The Vick case hung over the team from the opening day of training camp, and seemed to leave a cloud of despair that grew darker with every loss.

The season was a brutal series of letdowns for Atlanta’s players and fans, leaving linebacker Keith Brooking and his teammates in a survival mode.

"My only approach is to just grind it out and know tough times don’t last, tough people do," Brooking said. "That old clichDe, man, I believe that with all my heart and you get what you earn. No matter what situation you’re in, winning or losing, you still have to go out there and lay it out on the line because we’re playing for a lot.

"Guys are motivated for different reasons in our locker room and throughout the NFL. Some guys are motivated by money. Some are motivated by family. Some are motivated by pride. You should be motivated because your resume is put out there every Sunday. We’re playing for a lot still, to this day."

The Seahawks’ obvious motivation is the Super Bowl. Like other playoff-bound teams, they must balance the desire to keep the players sharp with the need to keep the stars healthy.

Holmgren announced this week he’ll open the game with his starters with the intent to treat it like any other, but he left open the possibility that top players could leave early if Seattle builds a lead.

"We all want the same thing," Holmgren said. "We want to go into the playoffs as strong as we can be, but at the same time, we want to play every game. I think the integrity of game is a little bit at stake."

One year ago, Jim Mora was coaching his final game of his three-year stay as Atlanta’s coach. Mora returns to Atlanta as Seattle’s secondary coach.

"Without overstating it, I believe he’s moved on now and he’s having fun coaching this year," Holmgren said. "I believe he’s glad he’s in Seattle. Would he still like to be a head coach? Yeah, certainly. That’s obvious. But now he’s moving forward."

Motivation is never a problem for Seattle’s hardworking defensive end Patrick Kerney. There will be extra incentives when he returns to Atlanta, where he played for eight years.
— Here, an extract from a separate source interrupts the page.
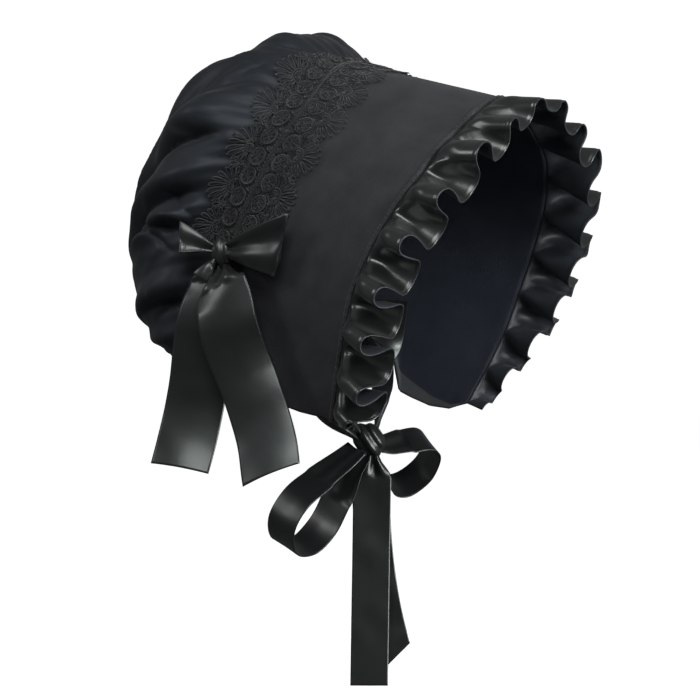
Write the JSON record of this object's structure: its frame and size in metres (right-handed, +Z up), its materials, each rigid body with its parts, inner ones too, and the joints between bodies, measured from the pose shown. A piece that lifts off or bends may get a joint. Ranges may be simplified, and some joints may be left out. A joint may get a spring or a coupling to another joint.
{
  "type": "bonnet with ribbon ties",
  "caption": "Black costume bonnet with a stiff brim, gathered satin crown, pleated frill, lace band, side bow and chin ties tied in a bow.",
  "frame": {"origin": "the top of the head as it meets the bonnet: the inside of the brim's top centre, at the crown seam", "axes": "+Z up as worn, the face opening looks along -Y, and +X is the wearer's left"},
  "size_m": [0.283, 0.2927, 0.4425],
  "materials": {
    "brim_cloth": "matte black plain-woven cloth over a stiff base",
    "crown_satin": "black satin with a soft sheen, gathered",
    "frill_satin": "black satin, pleated",
    "lace": "matte black guipure lace",
    "ribbon_satin": "black satin ribbon with a bright sheen"
  },
  "bodies": {
    "root": {"brim": "brim_cloth", "brim_piping": "brim_cloth", "crown": "crown_satin", "frill": "frill_satin", "lace_band": "lace", "bow_knot": "ribbon_satin", "bow_loop_front": "ribbon_satin", "bow_loop_back": "ribbon_satin", "bow_tail_front": "ribbon_satin", "bow_tail_back": "ribbon_satin", "tie_right": "ribbon_satin", "tie_left": "ribbon_satin", "tie_knot": "ribbon_satin", "tie_loop_right": "ribbon_satin", "tie_loop_left": "ribbon_satin", "tie_tail_front": "ribbon_satin", "tie_tail_back": "ribbon_satin"}
  },
  "joints": []
}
Kerney leads the NFL with 141/2 sacks, giving him only a half-sack lead on Houston’s Mario Williams. Kansas City’s Jared Allen is only one sack off the lead.

Kerney may be looking to pad that lead early in the game in case Holmgren starts pulling out top starters.

"I’m going into Atlanta expecting to play the whole game," Kerney said.

"If something else is decided, I’m all for it.

"If I hold onto (the sack title), that will be icing on the cake. If not ... I know there’s not a big, silver trophy for that."

Kerney should have ample pass-rush opportunities. Unlike the run-first Falcons of the Mora era, Petrino installed a passing attack that has continued in his absence. Chris Redman threw for a career-best 315 yards last week in an overtime loss at Arizona, and receiver Roddy White has 78 catches for 1,140 yards in his breakout year.

Meanwhile, veteran tailback Warrick Dunn has become an afterthought at the end of the season in which he became just the 22nd NFL player to rush for 10,000 career yards. Dunn is averaging 16.3 yards in the last four games.

Seattle’s Shaun Alexander also has seen a decline in production, though his 73 yards rushing last week were his high total since Week 4. He has rushed for only 685 yards and three touchdowns.